*** Records for processing ***
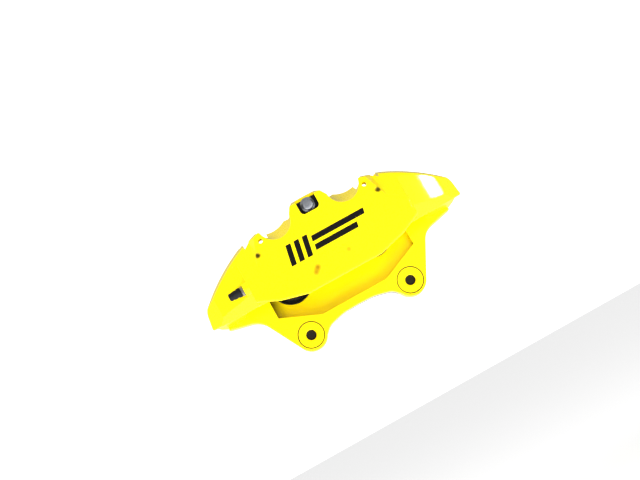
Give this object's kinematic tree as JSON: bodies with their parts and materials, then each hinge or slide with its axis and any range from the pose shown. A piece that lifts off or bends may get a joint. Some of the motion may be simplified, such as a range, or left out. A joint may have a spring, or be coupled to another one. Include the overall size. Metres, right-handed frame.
{
  "type": "brake caliper",
  "caption": "Fixed opposed-piston disc brake caliper with a bolted two-part wing-shaped cast body, mounting ears, bleed screws and a middle tie bolt, shown without pads.",
  "frame": {"origin": "midway between the two ear bolt holes, on the inboard face of the ears that meets the knuckle", "axes": "+X along the caliper's length, +Y along the disc axis towards the knuckle (inboard), +Z away from the hub"},
  "size_m": [0.3152, 0.149, 0.1511],
  "materials": {
    "cast_body": "gloss powder coat over cast aluminium",
    "piston_alloy": "hard anodised, ground skirt",
    "seal_rubber": "ground rubber",
    "boot_rubber": "moulded rubber, matt",
    "zinc_steel": "zinc plated, satin",
    "sleeve_steel": "turned steel",
    "black_steel": "black oxide",
    "bleed_steel": "plated steel, turned",
    "cap_rubber": "moulded rubber",
    "stainless_plate": "rolled stainless sheet",
    "insert_steel": "dark phosphated steel"
  },
  "bodies": {
    "caliper_body": {"outboard_housing": "cast_body", "inboard_housing": "cast_body", "outboard_piston_seal_large": "seal_rubber", "outboard_dust_boot_large": "boot_rubber", "outboard_piston_seal_medium": "seal_rubber", "outboard_dust_boot_medium": "boot_rubber", "outboard_piston_seal_small": "seal_rubber", "outboard_dust_boot_small": "boot_rubber", "inboard_piston_seal_large": "seal_rubber", "inboard_dust_boot_large": "boot_rubber", "inboard_piston_seal_medium": "seal_rubber", "inboard_dust_boot_medium": "boot_rubber", "inboard_piston_seal_small": "seal_rubber", "inboard_dust_boot_small": "boot_rubber", "tie_bolt": "zinc_steel", "tie_sleeve": "sleeve_steel", "tie_nut": "zinc_steel", "bridge_bolts": "black_steel", "gallery_plugs": "black_steel", "crossover_seal": "seal_rubber", "outboard_abutment_plates": "stainless_plate", "inboard_abutment_plates": "stainless_plate", "outboard_abutment_screws": "stainless_plate", "inboard_abutment_screws": "stainless_plate", "ear_inserts": "insert_steel"},
    "outboard_piston_large": {"outboard_piston_large": "piston_alloy"},
    "outboard_piston_medium": {"outboard_piston_medium": "piston_alloy"},
    "outboard_piston_small": {"outboard_piston_small": "piston_alloy"},
    "inboard_piston_large": {"inboard_piston_large": "piston_alloy"},
    "inboard_piston_medium": {"inboard_piston_medium": "piston_alloy"},
    "inboard_piston_small": {"inboard_piston_small": "piston_alloy"},
    "outboard_bleed_screw": {"outboard_bleed_screw": "bleed_steel"},
    "outboard_bleed_cap": {"outboard_bleed_cap": "cap_rubber"},
    "inboard_bleed_screw": {"inboard_bleed_screw": "bleed_steel"},
    "inboard_bleed_cap": {"inboard_bleed_cap": "cap_rubber"}
  },
  "joints": [
    {"name": "outboard_piston_large_slide", "type": "slide", "parent": "caliper_body", "child": "outboard_piston_large", "axis": [0, 1, 0], "range_m": [0, 0.014]},
    {"name": "outboard_piston_medium_slide", "type": "slide", "parent": "caliper_body", "child": "outboard_piston_medium", "axis": [0, 1, 0], "range_m": [0, 0.014]},
    {"name": "outboard_piston_small_slide", "type": "slide", "parent": "caliper_body", "child": "outboard_piston_small", "axis": [0, 1, 0], "range_m": [0, 0.014]},
    {"name": "inboard_piston_large_slide", "type": "slide", "parent": "caliper_body", "child": "inboard_piston_large", "axis": [0, -1, 0], "range_m": [0, 0.014]},
    {"name": "inboard_piston_medium_slide", "type": "slide", "parent": "caliper_body", "child": "inboard_piston_medium", "axis": [0, -1, 0], "range_m": [0, 0.014]},
    {"name": "inboard_piston_small_slide", "type": "slide", "parent": "caliper_body", "child": "inboard_piston_small", "axis": [0, -1, 0], "range_m": [0, 0.014]},
    {"name": "outboard_bleed_screw_turn", "type": "hinge", "parent": "caliper_body", "child": "outboard_bleed_screw", "pos_m": [-0.108, -0.105, 0.0714], "axis": [-1, 0, 0], "range_deg": [0, 270]},
    {"name": "outboard_bleed_cap_pull", "type": "slide", "parent": "outboard_bleed_screw", "child": "outboard_bleed_cap", "axis": [-1, 0, 0], "range_m": [0, 0.014]},
    {"name": "inboard_bleed_screw_turn", "type": "hinge", "parent": "caliper_body", "child": "inboard_bleed_screw", "pos_m": [-0.108, 0.021, 0.0714], "axis": [-1, 0, 0], "range_deg": [0, 270]},
    {"name": "inboard_bleed_cap_pull", "type": "slide", "parent": "inboard_bleed_screw", "child": "inboard_bleed_cap", "axis": [-1, 0, 0], "range_m": [0, 0.014]}
  ]
}
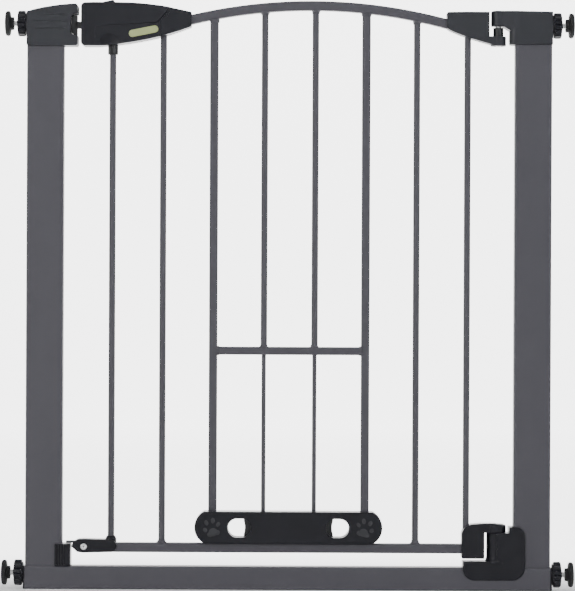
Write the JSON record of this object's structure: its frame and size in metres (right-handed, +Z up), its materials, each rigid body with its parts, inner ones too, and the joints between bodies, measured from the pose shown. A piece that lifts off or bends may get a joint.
***
▶ Task: Consider the entries above and return each line with the string "hinge".

▶ Solution to this task:
Give this object's kinematic tree as JSON: bodies with their parts and materials, then each hinge or slide with its axis and any range from the pose shown. A piece that lifts off or bends may get a joint. Some of the motion may be simplified, such as a range, or left out. A joint may have a spring, or be coupled to another one. Include the overall size. Metres, right-handed frame.
    {"name": "outboard_bleed_screw_turn", "type": "hinge", "parent": "caliper_body", "child": "outboard_bleed_screw", "pos_m": [-0.108, -0.105, 0.0714], "axis": [-1, 0, 0], "range_deg": [0, 270]},
    {"name": "inboard_bleed_screw_turn", "type": "hinge", "parent": "caliper_body", "child": "inboard_bleed_screw", "pos_m": [-0.108, 0.021, 0.0714], "axis": [-1, 0, 0], "range_deg": [0, 270]},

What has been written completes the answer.